The present invention concerns a bottom insert for a mold cavity for the production of moldings of plastic material comprising a main body with a hot side which has a recess for receiving molten plastic material under pressure and a cold side having a recess, the inside contour of which is intended to come into contact with the molding to be produced and to shape the outside contour thereof, and a gate which connects the recess of the hot side to the recess of the cold side and is intended to introduce molten plastic material from the hot side into the cold side.
A mold cavity having such a bottom insert is known for example from DE 100 24 625 and is shown in FIG. 1.
The mold cavity is essentially used in the injection molding process. In injection molding the molding material which is in powder form or granulated is plasticised for example in a screw injection molding machine and then urged for example by axial displacement of the screw through the injection passage into the closed, generally cooled tool, for example a mold cavity, as is shown in FIG. 1.
When the mold or the molding cavity provided therein has been filled with the molten material the latter hardens due to cooling. Finally the tool or the mold cavity is opened and the finished molding is removed from the mold and ejected. The tool can be closed again and a fresh working cycle can begin with the renewed injection operation.
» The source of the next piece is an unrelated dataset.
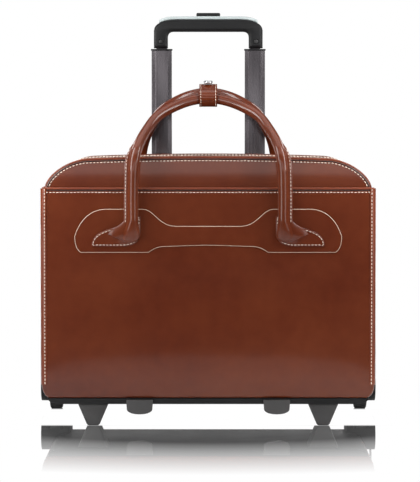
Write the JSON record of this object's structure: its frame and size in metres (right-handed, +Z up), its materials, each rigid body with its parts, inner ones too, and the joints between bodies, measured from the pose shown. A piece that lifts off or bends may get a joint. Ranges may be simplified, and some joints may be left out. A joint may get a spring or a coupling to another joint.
{
  "type": "rolling laptop case",
  "caption": "Leather laptop case with arched carry handles, hinged front, telescoping pull handle and rear wheels; stands on plastic feet.",
  "frame": {"origin": "on the floor, under the middle of the whole case", "axes": "+X to the case's right seen from the front, +Y to the back where the pull handle is, +Z up"},
  "size_m": [0.445, 0.2092, 0.5305],
  "materials": {
    "leather": "glossy cognac leather",
    "lining": "dark woven lining",
    "zip_tape": "black zip tape",
    "black_plastic": "satin black",
    "grey_plastic": "satin dark grey",
    "pale_insert": "satin light grey",
    "gunmetal": "anodised gunmetal",
    "steel": "bright plated steel",
    "tyre": "black polyurethane"
  },
  "bodies": {
    "case": {"rear_panel": "leather", "rear_gusset": "leather", "bottom_panel": "leather", "laptop_sleeve": "lining", "zip_tape_rear": "zip_tape", "base_tray": "black_plastic", "trolley_cover": "leather", "tube_bezel": "black_plastic", "tube_bracket": "grey_plastic", "rear_tab_left": "leather", "rear_tab_right": "leather", "base_clip_left": "grey_plastic", "base_clip_right": "grey_plastic", "front_foot_left": "grey_plastic", "front_foot_right": "grey_plastic", "wheel_housing_left": "black_plastic", "wheel_housing_right": "black_plastic", "axle_pin_left": "steel", "axle_pin_right": "steel", "sleeve_tube_left": "gunmetal", "sleeve_tube_right": "gunmetal"},
    "front_shell": {"front_panel": "leather", "front_gusset": "leather", "organiser_pocket": "lining", "zip_tape_front": "zip_tape", "pocket_panel": "leather", "overlay": "leather", "front_tab_left": "leather", "front_tab_right": "leather"},
    "front_handle": {"front_handle": "leather"},
    "rear_handle": {"rear_handle": "leather", "strap_band": "leather"},
    "strap_flap": {"strap_flap": "leather", "snap_cap": "steel"},
    "middle_stage": {"middle_tube_left": "gunmetal", "middle_tube_right": "gunmetal", "collar_left": "black_plastic", "collar_right": "black_plastic"},
    "upper_stage": {"inner_tube_left": "gunmetal", "inner_tube_right": "gunmetal", "grip_screw_left": "steel", "grip_screw_right": "steel", "grip_body": "black_plastic", "grip_insert": "pale_insert", "release_spring": "steel"},
    "release": {"release_button": "black_plastic", "release_bar": "grey_plastic", "release_rod_left": "steel", "release_rod_right": "steel"},
    "wheel_left": {"wheel_tyre_left": "tyre", "wheel_core_left": "grey_plastic", "wheel_bearing_left": "steel"},
    "wheel_right": {"wheel_tyre_right": "tyre", "wheel_core_right": "grey_plastic", "wheel_bearing_right": "steel"},
    "zip_slider": {"zip_slider": "steel"},
    "zip_pull": {"zip_pull": "steel"}
  },
  "joints": [
    {"name": "front_opening", "type": "hinge", "parent": "case", "child": "front_shell", "pos_m": [0, -0.08641, 0.037], "axis": [1, 0, 0], "range_deg": [0, 55]},
    {"name": "front_handle_swing", "type": "hinge", "parent": "front_shell", "child": "front_handle", "pos_m": [0, -0.09781, 0.262], "axis": [1, 0, 0], "range_deg": [0, 60]},
    {"name": "rear_handle_swing", "type": "hinge", "parent": "case", "child": "rear_handle", "pos_m": [0, 0.08849, 0.262], "axis": [-1, 0, 0], "range_deg": [0, 6], "deforming": ["strap_band"]},
    {"name": "strap_opening", "type": "hinge", "parent": "rear_handle", "child": "strap_flap", "pos_m": [0, -0.0177, 0.4122], "axis": [1, 0, 0], "range_deg": [0, 120], "deforming": ["strap_flap"]},
    {"name": "middle_slide", "type": "slide", "parent": "case", "child": "middle_stage", "axis": [0, 0, 1], "range_m": [-0.1365, 0.105]},
    {"name": "upper_slide", "type": "slide", "parent": "middle_stage", "child": "upper_stage", "axis": [0, 0, 1], "range_m": [0, 0.225]},
    {"name": "release_press", "type": "slide", "parent": "upper_stage", "child": "release", "axis": [0, 0, -1], "range_m": [0, 0.003], "stiffness_N_per_m": 800, "springref_m": -0.003, "deforming": ["release_spring"]},
    {"name": "wheel_left_spin", "type": "hinge", "parent": "case", "child": "wheel_left", "pos_m": [-0.2035, 0.07559, 0.025], "axis": [1, 0, 0], "continuous": true},
    {"name": "wheel_right_spin", "type": "hinge", "parent": "case", "child": "wheel_right", "pos_m": [0.2035, 0.07559, 0.025], "axis": [1, 0, 0], "continuous": true},
    {"name": "zip_slide", "type": "slide", "parent": "front_shell", "child": "zip_slider", "axis": [0, 0, 1], "range_m": [0, 0.2]},
    {"name": "zip_pull_swing", "type": "hinge", "parent": "zip_slider", "child": "zip_pull", "pos_m": [0.2131, 0.00059, 0.0697], "axis": [0, -1, 0], "range_deg": [0, 100]}
  ]
}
In addition, by means of injection molding, it is possible to produce hollow bodies which are inflated for example to form bottles or canisters in a subsequent working step. Those hollow bodies are also referred to as blanks or preforms. The mold cavity which is shown in FIG. 1 and which is known from the state of the art is intended for the production of such preforms. The mold cavity here comprises the actual cavity 1, the core 2, the neck ring 4, the support ring 5 and the bottom insert 6. In the assembled condition shown in FIG. 1 the mold cavity is enclosed or formed by those parts. The multi-part structure of the mold cavity serves inter alia for easy removability of the finished workpiece from the mold and for simple manufacture of the mold cavity itself. The plastic molding material is plasticised and homogenized in a suitable plasticising apparatus (not shown) and passed into the molding space 3 through the opening 8. After cooling of the molding material the molding can be removed from the mold and, in a further working step, held at the screwthread 13 or at the transport ring beneath the screwthread and inflated to form a bottle or a canister.
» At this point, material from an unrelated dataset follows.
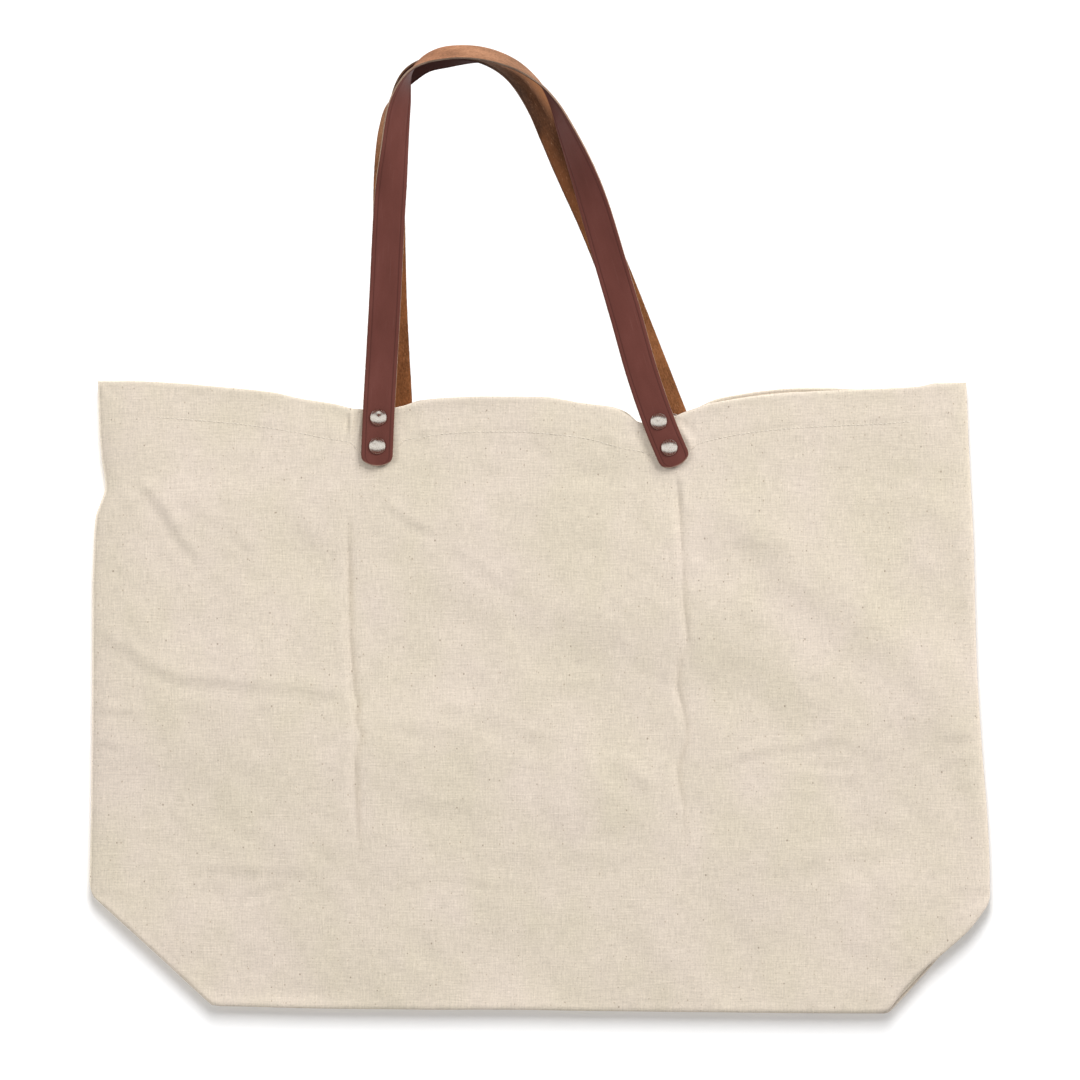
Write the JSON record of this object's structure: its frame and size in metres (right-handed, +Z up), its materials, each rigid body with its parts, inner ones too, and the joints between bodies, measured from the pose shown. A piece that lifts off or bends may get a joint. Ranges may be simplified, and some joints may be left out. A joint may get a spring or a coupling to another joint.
{
  "type": "tote bag",
  "caption": "Natural canvas tote bag folded flat, with a boxed bottom tucked inside, a sewn hem and riveted leather strap handles that bend down over the front and the back.",
  "frame": {"origin": "under the middle of the whole object's box, handles included, at the level of the bag's lowest corner; the bag's own mid plane is the plane Y = 0.01004", "axes": "+Z up from the bottom edge to the mouth and handles, -Y out of the front panel, +X to the right of someone who faces the front"},
  "size_m": [0.572, 0.044, 0.6167],
  "materials": {
    "canvas": "natural unbleached plain-weave cotton canvas with seed flecks",
    "thread": "natural cotton sewing thread",
    "leather": "smooth reddish-brown face, bare tan suede back, cut raw edges",
    "nickel": "bright nickel-plated steel, slightly scuffed"
  },
  "bodies": {
    "bag": {"front_panel": "canvas", "back_panel": "canvas", "bottom_gusset": "canvas", "left_corner_tuck": "canvas", "right_corner_tuck": "canvas", "front_hem_band": "canvas", "back_hem_band": "canvas", "left_side_seam": "canvas", "right_side_seam": "canvas", "front_hem_thread": "thread", "back_hem_thread": "thread", "front_strap_left_end": "leather", "front_strap_right_end": "leather", "back_strap_left_end": "leather", "back_strap_right_end": "leather", "front_left_upper_rivet_cap": "nickel", "front_left_lower_rivet_cap": "nickel", "front_right_upper_rivet_cap": "nickel", "front_right_lower_rivet_cap": "nickel", "back_left_upper_rivet_cap": "nickel", "back_left_lower_rivet_cap": "nickel", "back_right_upper_rivet_cap": "nickel", "back_right_lower_rivet_cap": "nickel", "front_left_upper_rivet_post": "nickel", "front_left_lower_rivet_post": "nickel", "front_right_upper_rivet_post": "nickel", "front_right_lower_rivet_post": "nickel", "back_left_upper_rivet_post": "nickel", "back_left_lower_rivet_post": "nickel", "back_right_upper_rivet_post": "nickel", "back_right_lower_rivet_post": "nickel"},
    "front_handle": {"front_strap_loop": "leather"},
    "back_handle": {"back_strap_loop": "leather"}
  },
  "joints": [
    {"name": "front_handle_fold", "type": "hinge", "parent": "bag", "child": "front_handle", "pos_m": [0, -0.00256, 0.398], "axis": [1, 0, 0], "range_deg": [0, 170]},
    {"name": "back_handle_fold", "type": "hinge", "parent": "bag", "child": "back_handle", "pos_m": [0, 0.02264, 0.398], "axis": [-1, 0, 0], "range_deg": [0, 170]}
  ]
}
To achieve as rapid cooling as possible of the molding material and thereby to shorten the cycle time the mold cavity is generally cooled. For that purpose for example peripherally extending cooling grooves 12 are disposed externally on the cavity structure 1. In operation therefore the cavity structure is coaxially surrounded by a further tool portion or a plurality of tool portions so that the cooling grooves 12 form cooling passages with the surrounding tool portion. Disposed within the core 2 is a feed passage 7 through which cooling water can be passed into the core, the water flowing within the passage from left to right in FIG. 1 and then being passed back from right to left between the wall of the passage 7 and the inside wall of the core 2. As can be seen from the drawing the molding space 3 narrows in the proximity of the bottom insert 6. The narrowing contour of the molding space which is formed by the bottom insert 6 is denoted by reference 14 in FIG. 1.
To achieve effective cooling here the bottom insert 6 has a peripherally extending cooling groove 9. The cavity structure 1 has an inlet opening 10 and an outlet opening 11 for water cooling of the bottom insert 6.
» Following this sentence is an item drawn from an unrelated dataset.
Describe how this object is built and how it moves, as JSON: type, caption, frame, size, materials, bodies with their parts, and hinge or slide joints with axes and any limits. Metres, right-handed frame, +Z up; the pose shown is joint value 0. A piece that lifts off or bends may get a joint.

For the most part the feed of the molten plastic material is effected by way of a nozzle which is actuated with a needle valve and which extends through the opening 8 of the bottom insert into the recess of the hot side and the outlet of which terminates immediately before the opening or gate of the bottom insert. The bottom insert represents the interface between what is referred to as the hot side of the overall tool and what is referred to as the cold side of the overall tool so that the bottom insert itself has a hot side which is shown at the right in FIG. 1 and a cold side which is shown at the left in FIG. 1. The molten plastic material is prepared under high pressure in the hot side of the tool and the bottom insert. Here it is essential that the molten material including the needle valve are at a working temperature of between about 280 and 285° C. When the needle valve is opened the molten plastic material is introduced into the molding space 3 through the nozzle. The molding space 3 and all surfaces adjoining same, that is to say also the inside wall 14 of the bottom insert, must be cooled as well as possible so that the molten material can harden very quickly and the preform can be removed. The bottom insert 6 must therefore be extremely well cooled on the one hand but on the other hand at its hot side it may not adversely affect the function of the needle valve, that is to say the needle valve must remain at the working temperature. The consequence of this is that the nozzle tip requires an additional heater so that both a heater and also cooling passages which in general are used simultaneously are arranged within the bottom insert 6. That means that rapid cooling of the preform in the mold cavity is only limitedly possible.
DE 100 37 739 proposes arranging a heat barrier element of heat-insulating plastic material between the nozzle and the bottom insert. That can admittedly reduce the heat flow between the nozzle tip on the one hand and the cold side on the other hand, but it makes little change to a considerable temperature gradient being formed within the bottom insert and therefore a large amount of heat flowing from the hot side to the cold side, which heat has to be dissipated by an additional cooling capacity.